There didn’t seem to be any “push” to produce. I didn’t feel depressed, just oddly immobile. This went on for several weeks until I finally started doing some drawings using Procreate on the iPad as an entry point back into the process. They were simple and muted in color and felt right for the times, an. I did manage to slowly paint several of them on paper.
Then came the accident, when one of the horses we care for bolted, knocked me to the ground, and stepped on my leg, breaking two bones. I had surgery and have been recuperating since. It is a long recovery due to the severity of the trauma, and recently I found that the bone is not healing as it should, so the recovery will be much longer. Of course this has kept me out of the studio as I can’t be on the leg for long at a time.
So once again I’ve turned to Procreate to work out compositions for future paintings, making an electronic sketchbook of sorts.
Tom Martinelli: I’m not sure the word ‘boredom’ fits for me. It’s actually a word I seldom evoke in assessing what’s going on in my own mental world, as I can be pretty content staring into space for extended periods of time.
So I’m not so much bored as I‘ve been “motionless” during this pandemic. Pandemic combined with a very bad government makes for questions (as well as outright fear) about the future and of course my own place in that future and the “what-exactly-am-i-doing-in-the-studio-anyway?” sort of stuff. I haven’t felt much like working for a chunk of pandemic-time. I’m seeing my current “not working” as something of a call to revisit some of my studio history and check in with my compass. I’d say I’ve been processing more than making… thinking about the how of making rather than what I make. The past has a number of unresolved junctures, which is as true for studio life as for the expanded life which contains it.
When in a transitional time, which this may well be for me, I will often start from scratch, also known as square one. It’s a kind of unencumbered work head that encourages a heightened respect for the simplest of tactile and aesthetic impulses—a kind of painting-based “morning pages.” Rapid, responsive and thoughtless in the best possible way. As well, I’m diving into cataloguing my work in a focused way—every bit of it.
Maureen McQuillan: My Brooklyn studio, in the epicenter of the epicenter, was for me a refuge and a place of safety during the lockdown.

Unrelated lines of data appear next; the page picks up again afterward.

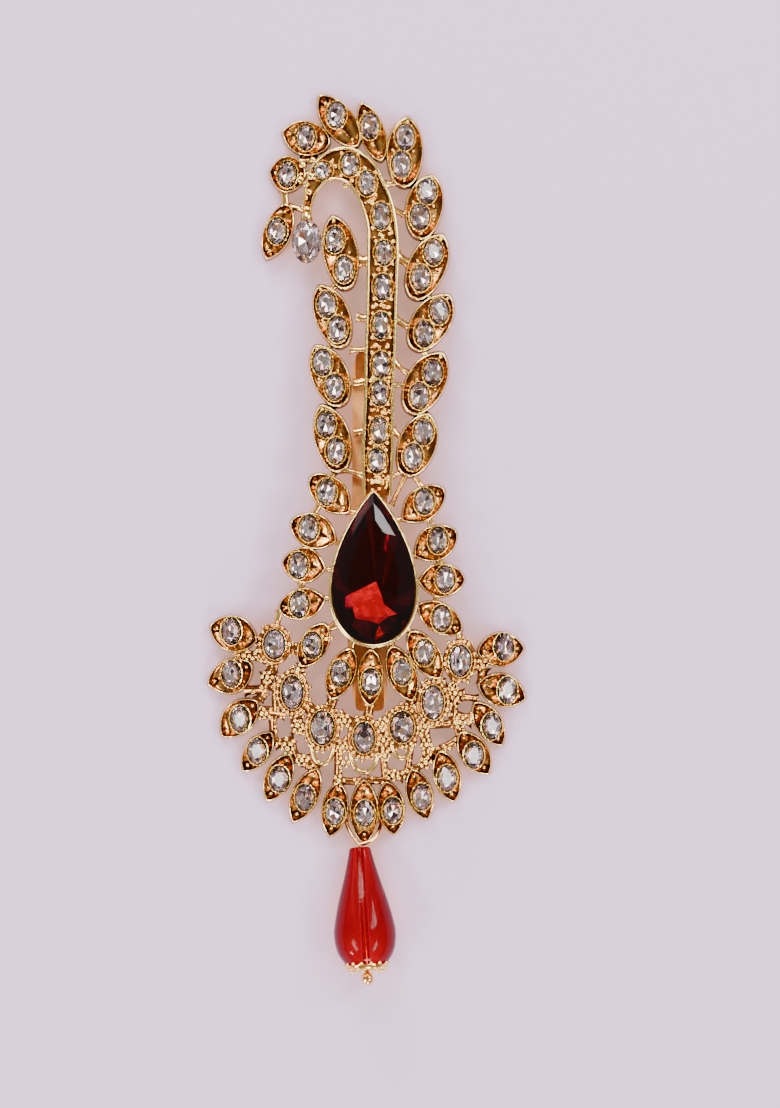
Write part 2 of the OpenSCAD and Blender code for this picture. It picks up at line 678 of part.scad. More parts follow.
// Head pin: a bent loop through the eye, a rod through the bead and a ball at its end.
// Corners of the loop: its bar behind the lowest leaf, the right leg, the apex, the left leg.
loop_path = [
    [-2.3, -38.4, 0.85], [1.5, -38.4, 0.85], [1.85, -38.8, 0.78], [1.82, -39.8, 0.55],
    [1.87, -40.4, 0.82], [1.55, -41.3, 1.55], [0.95, -42.3, 2.15], [-0.85, -42.95, 2.36],
    [-1.2, -42.95, 2.36], [-2.15, -41.7, 1.5], [-2.8, -40.3, 0.9], [-2.8, -39.6, 0.65],
    [-2.7, -38.7, 0.8],
];
wire_sides = 6;
function wire_ring(path, i) =
    let (
        n = len(path),
        ahead = path[(i + 1) % n] - path[i],
        behind = path[i] - path[(i + n - 1) % n],
        way = ahead / norm(ahead) + behind / norm(behind),
        sideways = cross(way, [0, 0, 1]),
        across = sideways / norm(sideways),
        upward = cross(across, way) / norm(way)
    )
    [for (k = [0 : wire_sides - 1])
        let (a = 360 * k / wire_sides) path[i] + wire_d / 2 * (cos(a) * across + sin(a) * upward)];
module closed_wire(path) {
    n = len(path);
    polyhedron(
        points = [for (i = [0 : n - 1]) each wire_ring(path, i)],
        faces = [
            for (i = [0 : n - 1]) for (k = [0 : wire_sides - 1])
                [
                    i * wire_sides + k, i * wire_sides + (k + 1) % wire_sides,
                    (i + 1) % n * wire_sides + (k + 1) % wire_sides, (i + 1) % n * wire_sides + k,
                ]
        ],
        convexity = 6
    );
}
ball_d = 1.9;
rod_over = 0.5;
module head_pin() {
    ball_at = bead_l + seat_gap + cap_t + seat_gap + ball_d / 2;
    color(gold) union() {
        closed_wire(loop_path);
        bead_frame() {
            translate([0, 0, -rod_over]) cylinder(d = wire_d, h = ball_at + rod_over, $fn = 16);
            translate([0, 0, ball_at]) sphere(d = ball_d, $fn = 24);
        }
    }
}

// Bar pin: a flat bar with a knuckle at its upper end, a needle and a hook that catches its point
knuckle_d = 2.4;
knuckle_w = 3.4;
knuckle_lift = 0.25;
pin_inset = 3;
needle_z = bar_top - bar_t - 1.35;
needle_l = bar_l - 7;
needle_point_l = 2;
needle_point_d = 0.3;
module back_pin() {
    half = bar_l / 2;
    color(gold) translate([bar_mid[0], bar_mid[1], 0]) union() {
        translate([0, 0, bar_top - bar_t]) linear_extrude(bar_t) {
            square([bar_w, bar_l - bar_w], center = true);
            for (side = [-1, 1]) translate([0, side * (half - bar_w / 2)]) circle(d = bar_w, $fn = 48);
        }
        translate([-knuckle_w / 2, half - pin_inset, needle_z + knuckle_lift]) rotate([0, 90, 0])
            cylinder(d = knuckle_d, h = knuckle_w, $fn = 32);
        translate([0, half - pin_inset, needle_z]) rotate([90, 0, 0]) {
            cylinder(d = needle_d, h = needle_l, $fn = 24);
            translate([0, 0, needle_l])
                cylinder(d1 = needle_d, d2 = needle_point_d, h = needle_point_l, $fn = 24);
        }
        translate([0, hook_inset - bar_l / 2, needle_z + hook_lift]) hook();
    }
}
// The hook is a band round the needle's point, open on one side
hook_d = 2.7;
hook_l = 2;
hook_inset = 4;
hook_lift = 0.1;
hook_room = 0.5;
hook_slot_z = -0.35;
module hook() {
    rotate([90, 0, 0]) difference() {
        cylinder(d = hook_d, h = hook_l, center = true, $fn = 32);
        cylinder(d = needle_d + hook_room, h = hook_l + 1, center = true, $fn = 24);
        translate([0, hook_slot_z, -hook_l]) cube([hook_d, needle_d + 0.1, 2 * hook_l]);
    }
}

casting();
red_stone();
crest_drop_stone();
collar_stone(0);  // collar_stone_1
collar_stone(1);  // collar_stone_2
collar_stone(2);  // collar_stone_3
collar_stone(3);  // collar_stone_4
collar_stone(4);  // collar_stone_5
collar_stone(5);  // collar_stone_6
collar_stone(6);  // collar_stone_7
stem_stones();
right_leaf_stones();
left_leaf_stones();
crest_stones();
halo_stones();
petal_stones();
rim_stones();
drop_bead();
bead_cap();
head_pin();
back_pin();
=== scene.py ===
import math
import random

import bmesh
import bpy
import numpy as np
from mathutils import Matrix, Vector


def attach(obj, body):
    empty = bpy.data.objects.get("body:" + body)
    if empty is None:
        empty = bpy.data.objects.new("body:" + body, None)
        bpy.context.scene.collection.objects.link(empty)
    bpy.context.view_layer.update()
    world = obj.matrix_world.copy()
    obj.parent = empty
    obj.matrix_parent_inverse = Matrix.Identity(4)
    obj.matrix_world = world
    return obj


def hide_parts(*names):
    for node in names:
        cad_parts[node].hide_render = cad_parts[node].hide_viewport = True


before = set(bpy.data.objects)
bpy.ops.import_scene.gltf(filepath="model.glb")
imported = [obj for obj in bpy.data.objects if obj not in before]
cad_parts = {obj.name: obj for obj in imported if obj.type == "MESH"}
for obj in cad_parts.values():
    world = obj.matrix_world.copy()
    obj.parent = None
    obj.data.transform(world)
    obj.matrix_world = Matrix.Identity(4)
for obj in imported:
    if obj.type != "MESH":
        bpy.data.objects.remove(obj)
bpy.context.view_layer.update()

MM = 0.001

# Shape values, in millimetres, as in the construction
DOME_H = 5.4
DOME_RX = 22.3
DOME_FOOT = 32.9
DOME_HEAD = 73.0
DOME_MID = (0.0, -10.4)
FLOOR_H = 0.7
BEZEL_H = 2.1
BAR_H = 0.6
STONE_W = 2.6
STONE_L = 3.6
SEAT_GAP = 0.1
STONE_FOOT = FLOOR_H + SEAT_GAP
PEAR_W = 11.6
PEAR_L = 21.0
PEAR_AT = (0.95, -4.3)

# Leaf tables. Columns: x, y of the root, x, y of the tip, width left and right of the axis as seen
# from the root, then x, y of each stone.
RIGHT_LEAVES = [
    [5.2, 48.9, 5.7, 59, 2.7, 2.4, 4.8, 52.2, 5.3, 56.1],
    [7.4, 41.6, 9.2, 50.8, 2.9, 2.3, 7.4, 44.8, 8.4, 48.5],
    [6.5, 33.2, 10.6, 42.4, 2.8, 2.5, 7.5, 36.2, 9.3, 39.9],
    [6.5, 26.1, 11.6, 33.9, 2.8, 2.5, 8, 28.4, 10.1, 31.6],
    [6, 17.2, 10.6, 25.8, 2.9, 2.6, 7.3, 19.7, 9.2, 23],
    [5.4, 8.5, 8.6, 17.3, 2.6, 2.7, 6.4, 11.2, 7.9, 14.7],
]
LEFT_LEAVES = [
    [-2.9, 34.5, -4.8, 45, 2.3, 2.6, -3.2, 37.4, -4.5, 41.6],
    [-3.4, 26.4, -6.7, 35.2, 2.2, 2.7, -4.1, 29, -5.6, 32.5],
    [-3.6, 18.2, -7.2, 26.8, 2.3, 2.8, -4.5, 20.9, -6.2, 24.4],
    [-3.8, 9, -6.4, 18.5, 2.2, 2.8, -4.3, 12, -5.7, 15.8],
]
CREST_LEAVES = [
    [-1.3, 54.7, -6.7, 62.1, 2.2, 2.2, -4.3, 59.2],
    [2, 52.6, -0.8, 61, 1.7, 1.9, 0.4, 57.6],
    [-5.2, 55.1, -11.9, 56.9, 2.5, 2.4, -8.6, 56.1],
    [-8.6, 50.8, -13.7, 51.2, 2.7, 2.5, -11.2, 50.9],
    [-11.1, 46.7, -14.1, 38.9, 2.1, 1.9, -12.6, 42.9],
]
HALO_LEAVES = [
    [-2.4, 3.4, -7.9, 8.5, 2.2, 2.4, -5.6, 6.3],
    [-4.2, -0.5, -10.6, 2.3, 2.5, 2.4, -8.1, 1.3],
    [-5.7, -4.3, -11.8, -3.4, 2.5, 2.5, -9.5, -3.9],
    [-5.7, -8.5, -12.3, -10, 2.2, 2.2, -9.4, -9.3],
    [4.9, 2.3, 10.8, 6.8, 2.4, 2.2, 8, 5],
    [6.6, -2.6, 12.5, 0.9, 2.5, 2.4, 9.9, -0.4],
    [7.1, -6.1, 13.7, -5.8, 2.4, 2.4, 10.9, -5.8],
    [7, -9.3, 13.2, -13.2, 2.2, 2, 10.4, -11.3],
]
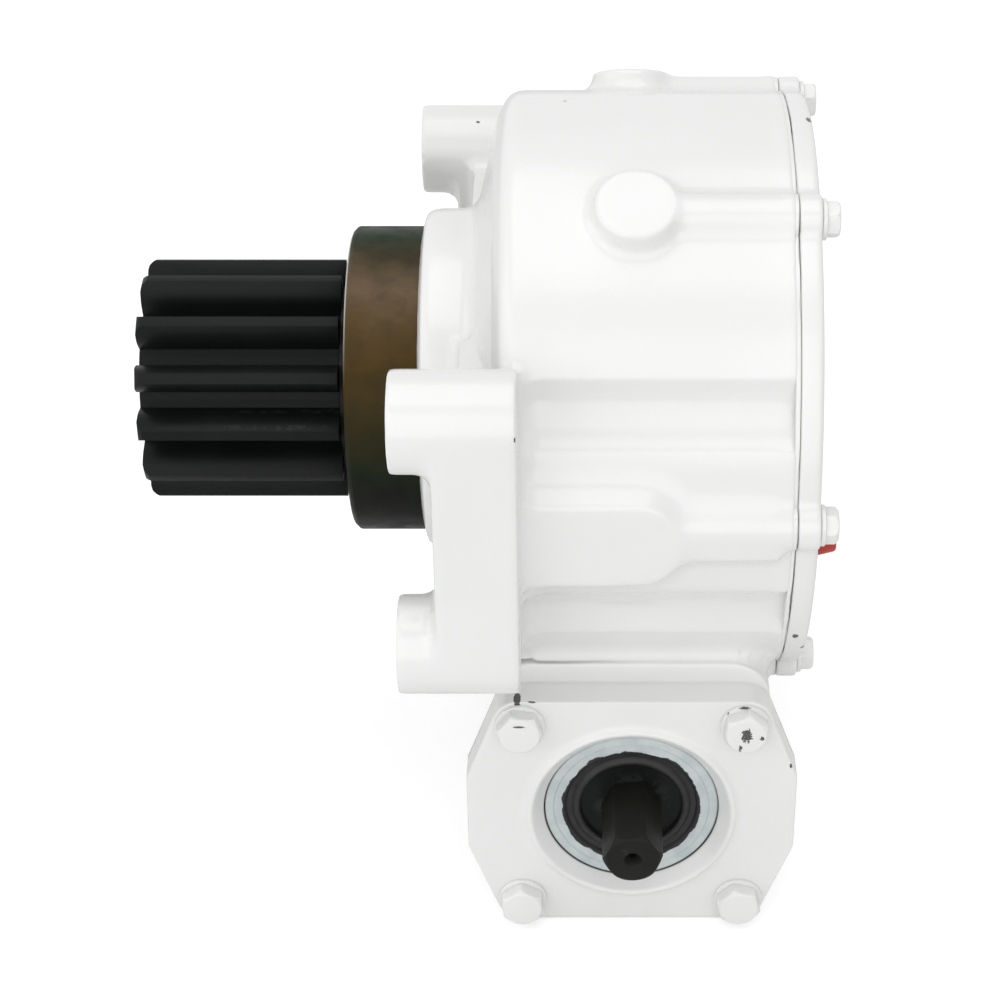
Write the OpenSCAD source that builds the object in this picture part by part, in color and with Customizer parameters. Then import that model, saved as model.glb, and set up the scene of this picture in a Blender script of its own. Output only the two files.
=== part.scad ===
// Worm speed reducer: a cast drum housing on four foot posts, an output pinion with a
// pilot ring behind it, and a cross-mounted worm shaft with a hex end for turning by hand.
// Lengths are in millimetres. X runs along the output shaft away from the pinion,
// Y along the worm shaft away from its hex end, and Z up. The origin is on the output
// axis, in the plane of the four foot ends.

/* [Output pinion and shaft] */
// Number of pinion teeth
pinion_teeth = 13; // [11:1:15]
// Module of the pinion teeth
pinion_module = 6.773; // [6.2:0.001:7.2]
// Length of the pinion teeth
pinion_len = 84; // [60:1:110]
// Pressure angle of pinion and worm wheel, in degrees
pressure_angle = 20; // [18:1:22]
// Diameter of the shaft under the output seal
seal_journal_d = 82; // [79:1:86]
// Diameter of the front bearing seat
front_seat_d = 75; // [73:1:78]
// Diameter of the worm wheel seat
wheel_seat_d = 72; // [68:1:74]
// Diameter of the rear bearing seat
rear_seat_d = 65; // [60:1:69]

/* [Worm gearing] */
// Teeth of the worm wheel, with one thread on the worm
wheel_teeth = 51; // [45:1:54]
// Distance from one worm thread to the next along the worm
worm_pitch = 12.7; // [11.5:0.1:13.4]
// Pitch diameter of the worm
worm_pitch_d = 82.6; // [80:0.1:84]
// Length of the worm thread
worm_thread_len = 84; // [60:1:96]
// Width of the worm wheel rim
rim_width = 40; // [30:1:46]
// Length of the worm wheel hub
wheel_hub_len = 52; // [50:1:58]
// Width of the wheel key
key_width = 20; // [16:1:22]

/* [Bearings] */
// Outer diameter of the front output bearing
front_bearing_od = 130; // [126:1:134]
// Width of the front output bearing
front_bearing_w = 27; // [24:0.5:29]
// Outer diameter of the rear output bearing
rear_bearing_od = 120; // [114:1:124]
// Width of the rear output bearing
rear_bearing_w = 25; // [23:0.5:27]
// Bore of the two worm bearings
worm_bearing_bore = 55; // [52:1:58]
// Outer diameter of the two worm bearings
worm_bearing_od = 100; // [98:1:102]
// Width of the two worm bearings
worm_bearing_w = 22.75; // [20:0.25:24]

/* [Housing drum] */
// Thickness of the drum wall
drum_wall = 13; // [10:0.5:16]
// Outer diameter of the hub behind the pilot ring
hub_od = 145; // [142:1:152]
// Distance from the foot plane to the hub face
hub_face_x = 6.5; // [4:0.5:9]
// Distance from the foot plane to the worm axis
worm_x = 94; // [88:1:98]
// Distance from the foot plane to the cover joint
joint_x = 156.5; // [154:0.5:160]
// Thickness of the cover rim
cover_t = 9.4; // [8:0.1:12]
// Thickness of the cover gasket
gasket_t = 0.8; // [0.5:0.1:1.2]

/* [Pilot ring] */
// Outer diameter of the pilot ring
ring_od = 130; // [128:1:136]
// Length of the pilot ring
ring_len = 30.5; // [26:0.5:36]
// Wall of the pilot ring
ring_wall = 5; // [4:0.5:6]

/* [Foot posts] */
// Distance between the foot bolts across the housing
foot_span_y = 253; // [250:1:262]
// Distance between the foot bolts up and down
foot_span_z = 102; // [92:1:110]
// Diameter of the foot posts
post_d = 40; // [36:1:42]
// Diameter of the foot bolt holes
foot_hole_d = 17.5; // [13.5:0.5:20]
// Distance from the foot plane to the front of the foot plate
plate_front_x = 16; // [12:1:20]
// Distance from the foot plane to the back of the foot plate
plate_back_x = 48.5; // [44:0.5:54]

/* [Worm housing] */
// Half length of the worm housing, to the face of either end cover
worm_end_y = 118; // [116:1:124]
// Thickness of either end cover plate
end_plate_t = 14.5; // [12:0.5:17]
// Thickness of the shims under either end cover
shim_t = 0.5; // [0.2:0.1:1]
// Half width of the end plates between their side lobes
plate_half_w = 69.4; // [67:0.2:74]
// Distance between the end plate bolts
end_bolt_span = 93; // [92:0.5:98]
// Half width of the housing block behind the end plates
block_half = 57.5; // [56:0.5:60]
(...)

My work is very systematic and repetitive. It’s about shutting my mind off and being completely focused. That said, at the end of the day, I missed the energy of the street. I missed going to openings and being energized by seeing other artists and experiencing their work in the flesh.
At one point, I thought I had the coronavirus, and dragged myself to a pharmacy to buy a thermometer. There was none to be had (and no medicines either). I looked online and found that a meat thermometer will do in a pinch (under the arm).
Work is what kept me sane. There’s a deadening sameness to online exhibitions and Zoom get-togethers, even when they’re done well. This strange time has taught me how much we take for granted, how precious relationships are, and always to have a thermometer and some Tylenol on hand.
Top: Abraham Elterman, Pandemic drawing #3, A story with five characters, charcoal and pastel on paper, 19 by 26.5 inches
Really enjoyed this peek into other artists’ experiences during the pandemic. I can totally identify with feelings of listlessness, inertia and uncertainty…and of the concurrent need to keep working. Finding a way forward despite the future feeling unstable, unreliable and fragile.